# Directions
A single number is the answer here: how many lines of the entries contain "this"?

[Records excerpted from a collection]
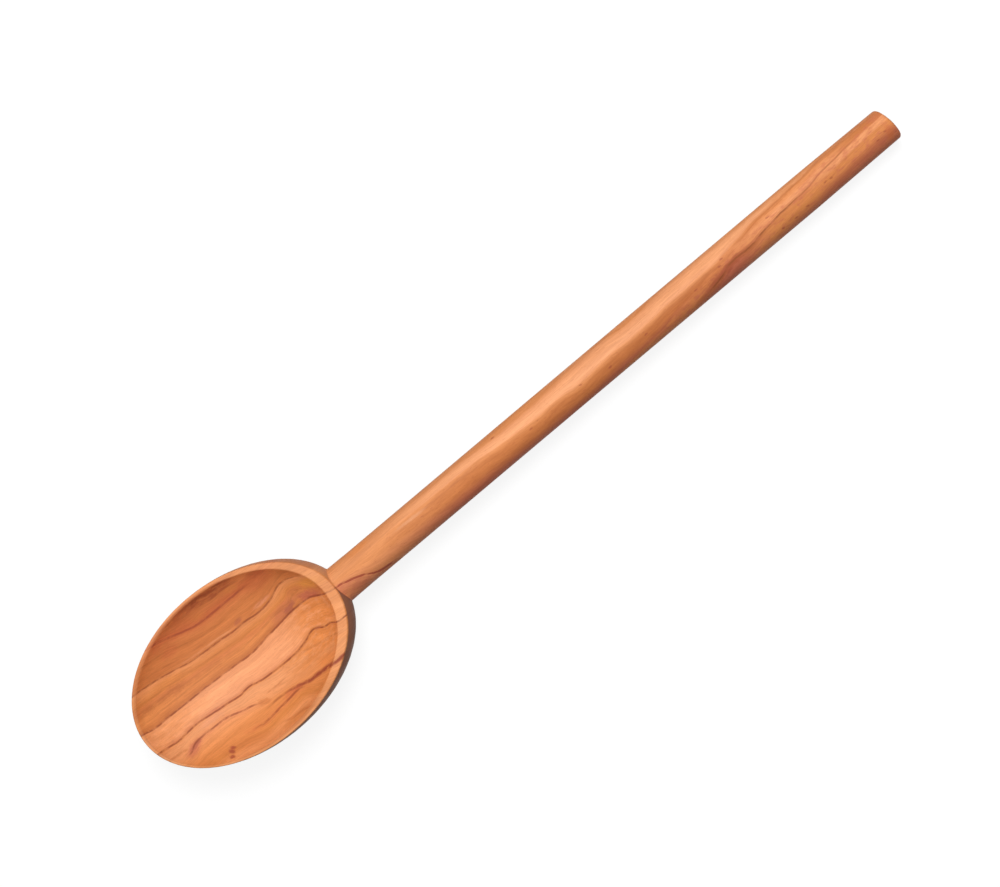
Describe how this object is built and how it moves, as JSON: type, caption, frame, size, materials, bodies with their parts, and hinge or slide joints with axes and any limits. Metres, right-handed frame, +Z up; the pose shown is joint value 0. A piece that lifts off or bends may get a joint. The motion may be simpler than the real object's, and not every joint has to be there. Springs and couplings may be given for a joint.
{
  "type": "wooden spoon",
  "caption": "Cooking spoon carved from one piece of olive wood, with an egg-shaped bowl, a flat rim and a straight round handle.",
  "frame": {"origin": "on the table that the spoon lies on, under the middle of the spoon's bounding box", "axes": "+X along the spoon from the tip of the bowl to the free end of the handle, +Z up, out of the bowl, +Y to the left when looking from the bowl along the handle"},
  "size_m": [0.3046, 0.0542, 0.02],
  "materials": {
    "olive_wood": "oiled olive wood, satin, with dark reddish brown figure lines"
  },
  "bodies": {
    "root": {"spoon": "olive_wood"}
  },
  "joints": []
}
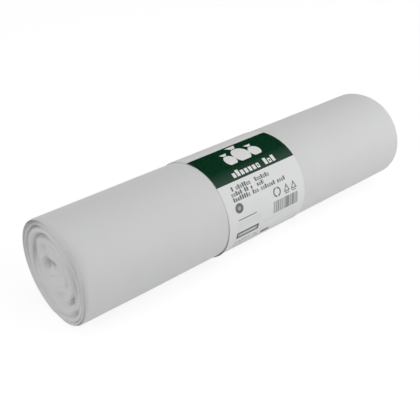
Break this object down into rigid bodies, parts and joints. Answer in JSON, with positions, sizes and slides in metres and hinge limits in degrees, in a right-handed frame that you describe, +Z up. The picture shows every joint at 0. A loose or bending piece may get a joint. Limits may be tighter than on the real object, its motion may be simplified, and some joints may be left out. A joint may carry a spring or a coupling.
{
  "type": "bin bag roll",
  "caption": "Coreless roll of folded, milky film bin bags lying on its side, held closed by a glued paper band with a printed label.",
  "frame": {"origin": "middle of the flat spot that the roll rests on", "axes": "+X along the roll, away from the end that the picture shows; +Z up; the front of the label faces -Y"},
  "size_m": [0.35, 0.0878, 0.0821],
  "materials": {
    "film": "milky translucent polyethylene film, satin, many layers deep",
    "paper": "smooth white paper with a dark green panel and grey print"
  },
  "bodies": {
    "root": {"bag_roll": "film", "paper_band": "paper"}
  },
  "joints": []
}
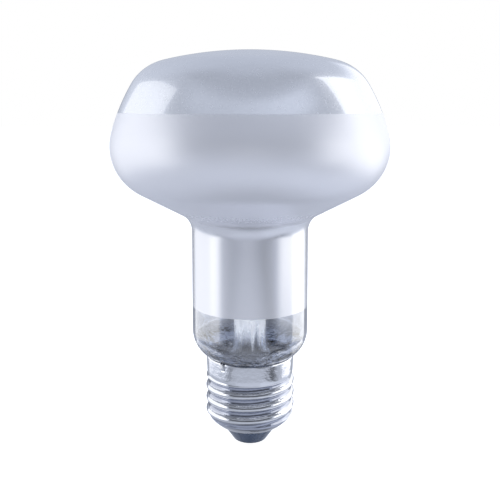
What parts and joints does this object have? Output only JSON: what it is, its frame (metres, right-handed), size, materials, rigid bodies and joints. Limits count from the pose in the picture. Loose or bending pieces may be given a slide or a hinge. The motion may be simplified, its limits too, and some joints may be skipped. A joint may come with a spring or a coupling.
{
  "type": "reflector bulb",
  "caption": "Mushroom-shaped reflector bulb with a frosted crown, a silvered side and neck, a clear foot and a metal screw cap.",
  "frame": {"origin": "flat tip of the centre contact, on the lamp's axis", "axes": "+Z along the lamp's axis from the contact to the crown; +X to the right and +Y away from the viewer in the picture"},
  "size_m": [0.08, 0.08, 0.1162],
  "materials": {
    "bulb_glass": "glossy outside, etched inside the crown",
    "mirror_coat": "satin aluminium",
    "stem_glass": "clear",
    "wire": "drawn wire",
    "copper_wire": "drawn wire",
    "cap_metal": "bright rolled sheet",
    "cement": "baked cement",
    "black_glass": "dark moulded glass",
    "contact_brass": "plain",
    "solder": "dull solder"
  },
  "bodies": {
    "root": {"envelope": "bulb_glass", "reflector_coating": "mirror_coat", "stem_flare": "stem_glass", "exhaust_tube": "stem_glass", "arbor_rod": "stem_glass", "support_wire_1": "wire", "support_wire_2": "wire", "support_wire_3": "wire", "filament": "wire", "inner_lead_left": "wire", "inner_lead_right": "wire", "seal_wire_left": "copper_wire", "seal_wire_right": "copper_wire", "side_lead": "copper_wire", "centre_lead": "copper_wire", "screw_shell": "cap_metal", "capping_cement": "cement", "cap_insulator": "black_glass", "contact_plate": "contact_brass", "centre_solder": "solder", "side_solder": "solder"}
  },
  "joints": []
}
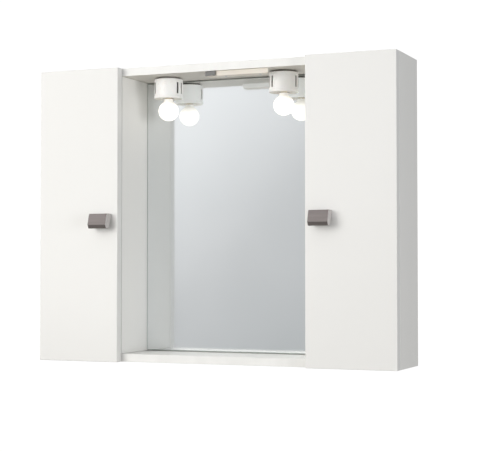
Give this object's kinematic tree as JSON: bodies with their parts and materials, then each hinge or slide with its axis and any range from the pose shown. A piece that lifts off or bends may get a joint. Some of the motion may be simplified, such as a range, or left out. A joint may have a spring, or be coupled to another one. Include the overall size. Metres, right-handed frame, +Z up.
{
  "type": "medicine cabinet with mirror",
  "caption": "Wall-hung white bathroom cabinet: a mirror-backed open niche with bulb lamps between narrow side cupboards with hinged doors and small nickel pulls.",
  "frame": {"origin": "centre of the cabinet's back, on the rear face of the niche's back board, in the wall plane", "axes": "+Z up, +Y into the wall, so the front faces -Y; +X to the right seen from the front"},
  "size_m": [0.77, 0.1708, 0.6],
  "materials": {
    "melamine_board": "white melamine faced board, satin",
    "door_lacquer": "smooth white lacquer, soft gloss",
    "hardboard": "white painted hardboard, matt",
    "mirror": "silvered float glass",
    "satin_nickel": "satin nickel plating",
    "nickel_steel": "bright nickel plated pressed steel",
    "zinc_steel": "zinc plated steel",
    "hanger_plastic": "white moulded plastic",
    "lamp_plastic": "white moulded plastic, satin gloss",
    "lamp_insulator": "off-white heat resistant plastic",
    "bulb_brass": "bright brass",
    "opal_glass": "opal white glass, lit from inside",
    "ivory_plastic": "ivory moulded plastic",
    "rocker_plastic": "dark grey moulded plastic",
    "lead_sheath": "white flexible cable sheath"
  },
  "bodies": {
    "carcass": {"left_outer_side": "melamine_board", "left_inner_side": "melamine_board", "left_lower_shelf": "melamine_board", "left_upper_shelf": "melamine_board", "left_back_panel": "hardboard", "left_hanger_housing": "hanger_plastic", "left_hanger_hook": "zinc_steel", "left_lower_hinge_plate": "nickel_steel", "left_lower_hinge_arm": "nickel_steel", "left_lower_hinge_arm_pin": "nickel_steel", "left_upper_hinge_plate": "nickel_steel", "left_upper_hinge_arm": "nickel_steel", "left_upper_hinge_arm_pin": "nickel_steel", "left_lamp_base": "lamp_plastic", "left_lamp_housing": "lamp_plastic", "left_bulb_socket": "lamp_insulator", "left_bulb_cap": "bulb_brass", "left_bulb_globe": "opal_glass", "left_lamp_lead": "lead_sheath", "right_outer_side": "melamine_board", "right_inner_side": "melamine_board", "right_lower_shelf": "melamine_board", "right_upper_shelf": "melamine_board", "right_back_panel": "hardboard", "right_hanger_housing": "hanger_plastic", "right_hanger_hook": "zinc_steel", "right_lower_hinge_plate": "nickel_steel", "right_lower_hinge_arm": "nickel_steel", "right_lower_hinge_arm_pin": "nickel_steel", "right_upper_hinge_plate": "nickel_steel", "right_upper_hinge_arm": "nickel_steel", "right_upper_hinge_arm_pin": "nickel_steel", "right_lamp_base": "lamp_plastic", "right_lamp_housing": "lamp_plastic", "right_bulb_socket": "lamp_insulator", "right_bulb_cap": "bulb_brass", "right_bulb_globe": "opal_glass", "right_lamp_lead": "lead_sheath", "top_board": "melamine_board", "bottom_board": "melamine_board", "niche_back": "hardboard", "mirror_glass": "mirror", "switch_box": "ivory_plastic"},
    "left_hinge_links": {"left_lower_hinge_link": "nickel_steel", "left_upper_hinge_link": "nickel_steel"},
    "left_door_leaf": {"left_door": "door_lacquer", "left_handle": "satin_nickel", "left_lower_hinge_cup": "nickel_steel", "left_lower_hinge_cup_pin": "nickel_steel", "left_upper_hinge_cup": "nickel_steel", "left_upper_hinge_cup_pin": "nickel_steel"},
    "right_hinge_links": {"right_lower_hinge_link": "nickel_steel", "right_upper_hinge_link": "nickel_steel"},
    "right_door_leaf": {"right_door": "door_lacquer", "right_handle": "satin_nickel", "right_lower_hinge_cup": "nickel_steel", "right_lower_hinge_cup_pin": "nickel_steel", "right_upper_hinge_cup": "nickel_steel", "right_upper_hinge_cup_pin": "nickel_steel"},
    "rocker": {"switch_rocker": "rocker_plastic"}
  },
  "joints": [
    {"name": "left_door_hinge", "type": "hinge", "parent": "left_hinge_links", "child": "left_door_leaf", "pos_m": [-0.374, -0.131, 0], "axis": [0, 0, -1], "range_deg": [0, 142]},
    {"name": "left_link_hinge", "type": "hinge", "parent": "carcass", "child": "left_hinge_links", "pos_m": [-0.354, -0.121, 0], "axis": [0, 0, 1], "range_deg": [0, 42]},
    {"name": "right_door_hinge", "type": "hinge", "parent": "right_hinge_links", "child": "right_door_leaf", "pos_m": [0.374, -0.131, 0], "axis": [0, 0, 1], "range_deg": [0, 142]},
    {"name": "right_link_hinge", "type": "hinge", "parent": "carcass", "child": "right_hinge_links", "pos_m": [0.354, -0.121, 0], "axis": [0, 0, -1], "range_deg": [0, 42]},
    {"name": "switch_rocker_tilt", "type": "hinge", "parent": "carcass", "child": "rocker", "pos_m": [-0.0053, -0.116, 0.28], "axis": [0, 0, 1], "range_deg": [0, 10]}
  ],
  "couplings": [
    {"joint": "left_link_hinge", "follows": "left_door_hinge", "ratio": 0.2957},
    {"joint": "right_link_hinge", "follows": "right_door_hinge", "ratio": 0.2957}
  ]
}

# Completed task
4